We raise the prospect that 2015 brings an era of more volatile equity, fixed income and currency markets. With the Fed expected to start rate hikes in July, the resulting shift in the yield curve and across the board asset re-pricing will definitely introduce more volatility into markets (Fig 10). Re-pricing in bonds would likely lead to rising yields which would result in an unpalatable negative return especially for investment grade issues (Fig 11).

Fig 10: Equity Option Implied Volatility and Fixed Income Volatility Have Been Increasing

Fig 11: At Present Yields, Fixed Income Provides No Buffer Against A Small Rate Rise

We see no reason not to hold equities. With bond yields at current levels, equity risk premiums for many markets are elevated and are above 1 standard deviation from long term averages. This means that despite above average valuations for some markets, we are sufficiently compensated for taking on equity risk (Fig 12).

Fig 12: Equity Risk Premiums Are Elevated.

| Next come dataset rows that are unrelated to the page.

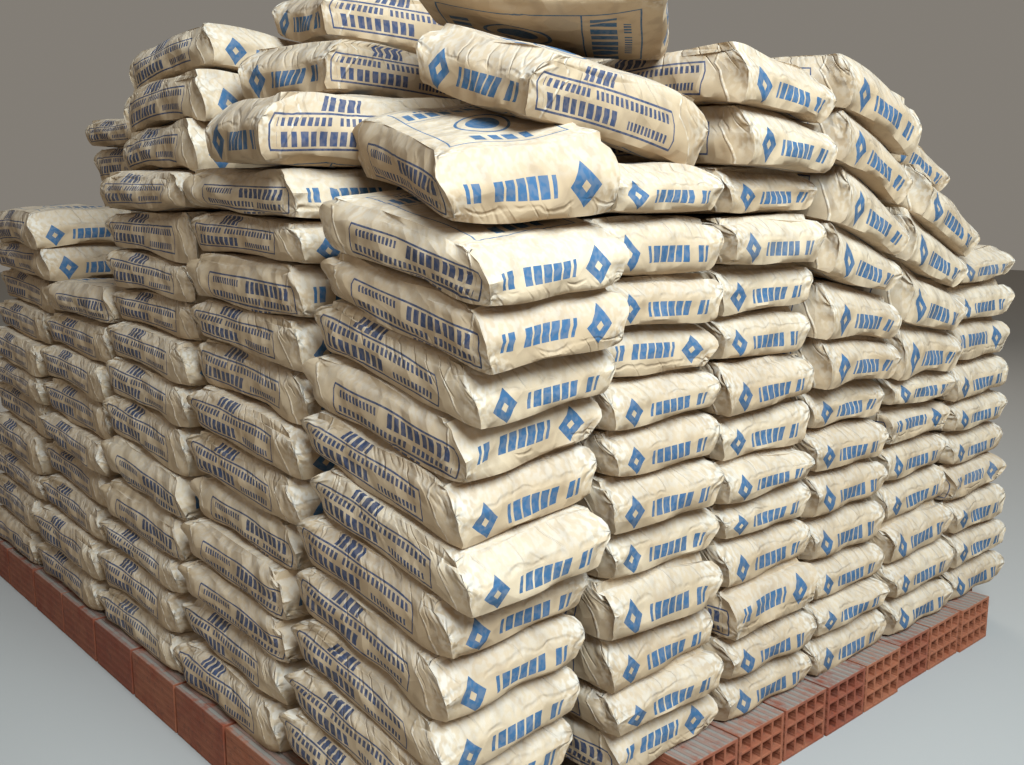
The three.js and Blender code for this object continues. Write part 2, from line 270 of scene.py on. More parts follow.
def write_print_map(sack):
    data = sack.data
    layer = data.uv_layers.new(name=PRINT_MAP)
    for face in data.polygons:
        corners = NET_POINTS[list(face.vertices)]
        normal = np.cross(corners[1] - corners[0], corners[2] - corners[0])
        panel = panel_of(normal)
        for loop, corner in zip(face.loop_indices, corners):
            u, v = place_on_panel(panel, corner)
            layer.data[loop].uv = (PANELS[panel] + u, v)


write_print_map(flat_sack)
print("print map on", len(flat_sack.data.polygons), "faces")

# %% [markdown]
# ## Filling the sacks
# Real sacks get their folds from the powder that pushes out and the sacks that press from above
# and below. The folds could be sculpted, but Blender's cloth finds them in the same way: a light
# pressure inside, a plate under the sack and one over it, and paper that is a few percent too
# large, so that it buckles. Each run starts from a slightly different net, so each gives another
# sack. A sack on top of the stack has no plate over it. The gravity is off, because the plates hold
# the sack.

# %% Plates, and a start for each sack
PLATE_SIZE, PLATE_GAP, PLATE_FRICTION, SKIN = 2, 0.004, 20, 0.002
START_SIZE = (0.985, 0.98, 0.94)
FACE_DENT, SIDE_DENT, ON_FACE = 0.005, 0.004, 1e-4
DENT_WAVES = (17, 23, 31, 60, 27, 60)


def add_plate(side):
    clear_selection()
    height = side * (SACK_THICK / 2 + PLATE_GAP)
    turn = 0 if side < 0 else math.pi
    bpy.ops.mesh.primitive_plane_add(size=PLATE_SIZE, location=(0, 0, height), rotation=(turn, 0, 0))
    plate = bpy.context.object
    bpy.ops.object.modifier_add(type="COLLISION")
    plate.collision.thickness_outer = SKIN
    plate.collision.cloth_friction = PLATE_FRICTION
    return plate


def dent(points, seed):
    starts = np.random.default_rng(seed).uniform(0, 2 * math.pi, len(DENT_WAVES))
    x, y, z = points.T
    waves = [np.sin(a * count + start) for a, count, start in zip((x, y, y, z, x, z), DENT_WAVES, starts)]
    flat = np.abs(NET_POINTS[:, 2]) > SACK_THICK / 2 - ON_FACE
    dented = points.copy()
    dented[:, 2] += FACE_DENT * flat * waves[0] * waves[1]
    dented[:, 0] += SIDE_DENT * waves[2] * waves[3]
    dented[:, 1] += SIDE_DENT * waves[4] * waves[5]
    return dented


# %% The seed, pressure, slack and stiffness of each sack
RECIPES = {
    "pressed_1": (11, 2.0, 0.030, 0.30),
    "pressed_2": (12, 2.4, 0.035, 0.15),
    "pressed_3": (13, 1.6, 0.045, 0.10),
    "pressed_4": (14, 2.0, 0.040, 0.20),
    "free_1": (21, 1.2, 0.030, 0.30),
    "free_2": (22, 1.0, 0.040, 0.20),
}
pressed = [name for name in RECIPES if name.startswith("pressed")]
free = [name for name in RECIPES if name.startswith("free")]
print("sacks under a plate", pressed, "and without one", free)

# %% Paper as cloth
SACK_CLOTH = {
    "quality": 5,
    "mass": 0.15,
    "tension_stiffness": 80,
    "compression_stiffness": 80,
    "shear_stiffness": 40,
    "tension_damping": 10,
    "compression_damping": 10,
    "shear_damping": 10,
    "air_damping": 2,
    "use_pressure": True,
}


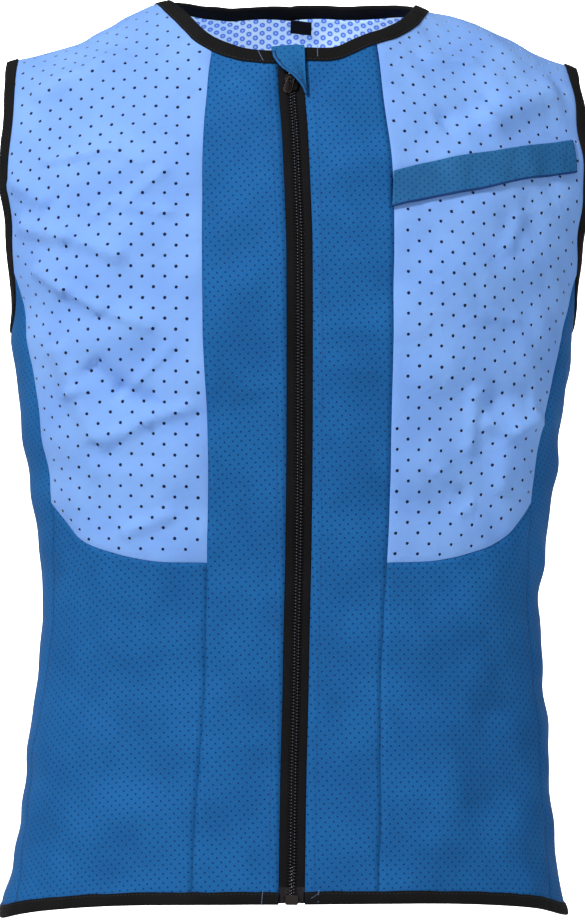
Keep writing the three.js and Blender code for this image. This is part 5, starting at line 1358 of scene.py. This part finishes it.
makeLabel()
print("guard, strip, lining and label made")

# Bar tacks and the loose end of thread at the hem
tackSet = {"wide": 0.3, "gap": 0.15, "cells": 7, "bow": 0.12}


def tack(name, start, end, height, count=tackSet["cells"], gap=tackSet["gap"], wide=tackSet["wide"],
         bow=0.0):
    shares = np.linspace(0, 1, count + 1)
    across = start[0] + (end[0] - start[0]) * shares + bow * np.sin(math.pi * shares)
    line, normals = zipPoint(across, start[1] + (end[1] - start[1]) * shares, height)
    a, b = line[:-1] * (1 - gap) + line[1:] * gap, line[:-1] * gap + line[1:] * (1 - gap)
    barsPiece(name, a, (a + b) / 2 + normals[:-1] * tackSet["bow"], b, wide, normals[:-1], "whiteThread",
              sides=6, flat=0.7)


tackLevel = bindingFold + bindingSet["wall"] + 0.1
for name, start, end in (("hem_right", (-22.4, -0.5), (-21.6, 9.5)), ("hem_left", (19.6, 0.5), (19.9, 10.0)),
                         ("neck_right", (-24.4, zipLength + 2.4), (-20.8, zipLength - 7.6)),
                         ("neck_left", (20.0, zipLength + 4.4), (20.0, zipLength - 5.4))):
    tack("bar_tack_" + name, start, end, tackLevel)
tack("loose_thread_hem", (14.1, 3.6), (20.6, 9.2), tackLevel + 0.2, count=12, gap=0.0, wide=0.14, bow=1.2)
print("tacks made")

# Pale floor that sweeps up into the backdrop
studioSet = {"floor": -2.2, "back": 8.4, "bend": 0.8, "half": 8.0, "front": -7.0, "top": 2.6}


def makeStudio():
    bend, low, back = studioSet["bend"], studioSet["floor"], studioSet["back"]
    curve = [(back - bend + bend * math.sin(a), low + bend * (1 - math.cos(a)))
             for a in np.linspace(0, math.pi / 2, 17)]
    profile = [(studioSet["front"], low), *curve, (back, studioSet["top"])]
    points = [(x, y, z) for y, z in profile for x in (-studioSet["half"], studioSet["half"])]
    faces = [(2 * k, 2 * k + 1, 2 * k + 3, 2 * k + 2) for k in range(len(profile) - 1)]
    newPiece("studio_floor", np.array(points) / millimetre, faces, [finish["floor"]])


makeStudio()
print("studio made")
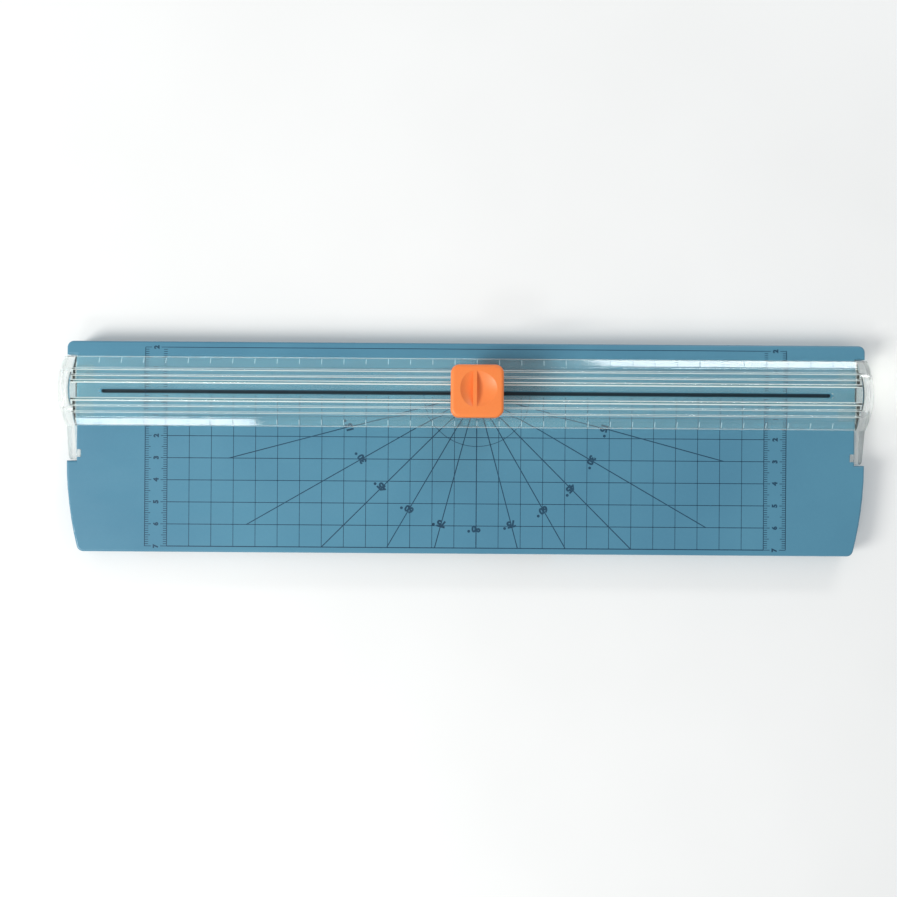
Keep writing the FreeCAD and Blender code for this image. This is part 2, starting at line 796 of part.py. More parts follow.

High Risk Premium Means More Compensation For Taking On Equity Risk

We wrap up this update by reiterating that we see growth continuing at an incrementally higher pace than last year. We should see boosts to consumption coming from lower oil which would benefit oil importing countries. The US could take over the lead in global growth once again which represents a structural shift in the world economy. Be mindful that we will face higher volatility in markets this year as a result of Fed policy but there should be ample liquidity given divergent monetary policy from the various central banks.